Die wirklich wichtige Freiheit erfordert Aufmerksamkeit und Offenheit und Disziplin und Mühe und die Empathie, andere Menschen wirklich ernst zu nehmen und Opfer für sie zu bringen, wieder und wieder, auf unendlich verschiedene Weisen, völlig unsexy, Tag für Tag.
Das ist wahre Freiheit.
Das heißt es, Denken zu lernen.
Die Alternative ist die Gedankenlosigkeit, die Standardeinstellung, die Tretmühle – das ständige Nagen, etwas Unendliches gehabt und verloren zu haben.

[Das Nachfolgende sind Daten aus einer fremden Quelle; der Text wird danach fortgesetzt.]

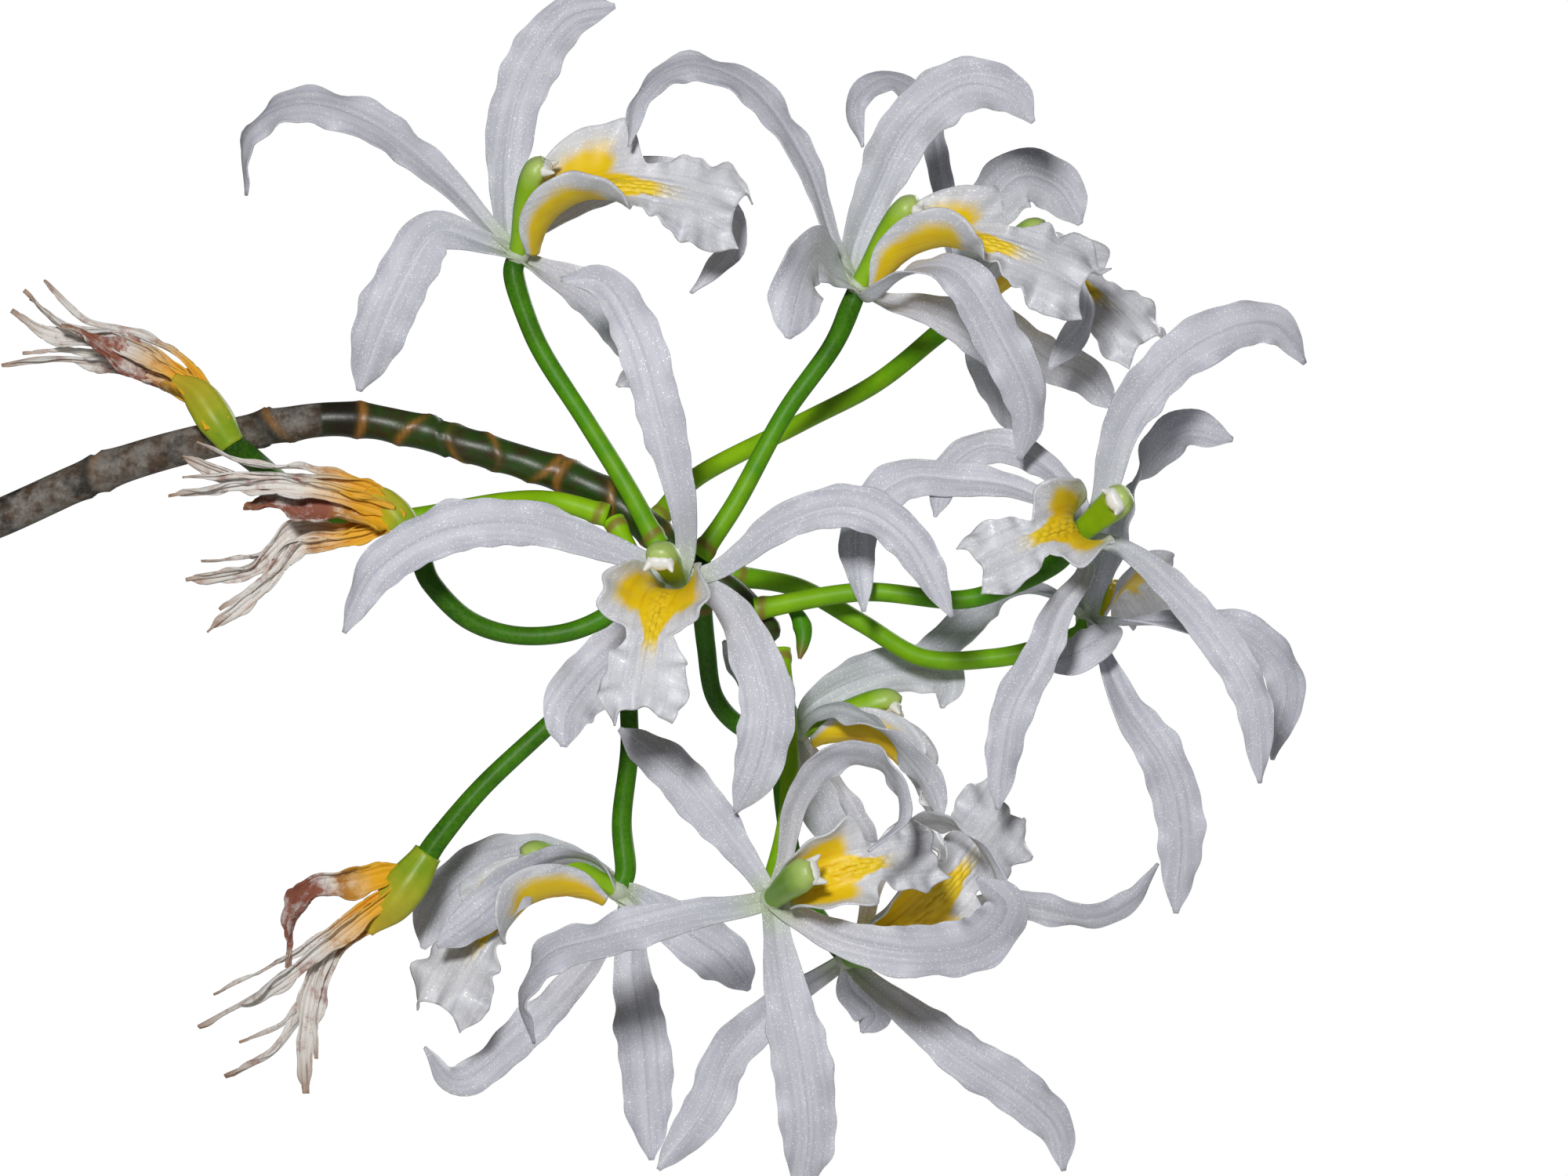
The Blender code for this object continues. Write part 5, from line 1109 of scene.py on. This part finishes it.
# Lip: the petals' frosted white, flooded with egg-yellow in the throat and on the keels, with orange-brown
# veins that fan out from its foot and show through on the outside. Its white carries the same painted
# glints, painted highlights mixed in as white.
lip_skin, tree, shader = new_finish("lip_white_yellow_throat")
weave = add(tree, "Attribute", {}, "Vector", attribute_name="weave")
throat, streak, crest = (
    add(tree, "Attribute", {}, "Fac", attribute_name=key) for key in ("throat", "streak", "crest"))
vein_place = add(tree, "Mapping", {"Vector": weave, "Scale": (1 / VEIN, 0.03, 1.0)})
veins = add(tree, "TexNoise", {"Vector": vein_place, "Scale": 1.0, "Detail": 2})
cloud = add(tree, "TexNoise", {"Vector": weave, "Scale": 1 / 5, "Detail": 4})
white = add(tree, "Mix", {0: cloud, 6: linear("DADBE2"), 7: linear("EBECF0")}, **COLOURS)
white = coated(tree, white, (veins, 0.42, 0.66, 0, 0.4, "B8BAC7"))
uneven = add(tree, "MapRange", {"Value": cloud, "To Min": -0.22, "To Max": 0.22})
flood = add(tree, "Math", {0: throat, 1: uneven}, operation="ADD")
flood = add(tree, "MapRange", {
    "Value": flood, "From Min": 0.28, "From Max": 0.72}, interpolation_type="SMOOTHSTEP")
yellow = add(tree, "Mix", {0: cloud, 6: linear("F2C200"), 7: linear("FFE21A")}, **COLOURS)
tint = add(tree, "Mix", {0: flood, 6: white, 7: yellow}, **COLOURS)
fan = add(tree, "MapRange", {"Value": veins, "From Min": 0.53, "From Max": 0.68})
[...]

Ich weiß, dass das alles nicht so witzig, flott und inspirierend klingt, wie zentrale Thesen von Abschlussreden klingen sollten. Soweit ich sehe, ist es aber die Wahrheit, bei der jede Menge rhetorischer Schnickschnack weggeschnippelt worden ist. Davon können Sie natürlich halten, was Sie wollen. Aber tun Sie es bitte nicht als Moralpredigt mit erhobenem Zeigefinger ab. Es geht hier nicht um Moral, Religion, Dogmen oder wichtigtuerische Überlegungen zum Leben nach dem Tod.
Die Wahrheit im Vollsinn des Wortes dreht sich um das Leben vor dem Tod. Sie dreht sich um die Frage, wie man dreißig oder sogar fünfzig Jahre alt wird, ohne sich die Kugel zu geben. Sie dreht sich um den wahren Wert von Bildung, die nichts mit Noten oder Abschlüssen, dafür aber alles mit schlichter Offenheit zu tun hat – Offenheit für das Wahre und Wesentliche, das sich vor unser aller Augen verbirgt,…
(…)
Es ist unvorstellbar schwer – tagein, tagaus bewusst und erwachsen zu leben.
Und das bedeutet, dass noch ein Klischee wahr ist: Wir lernen wirklich fürs Leben – und die Ausbildung geht jetzt erst los.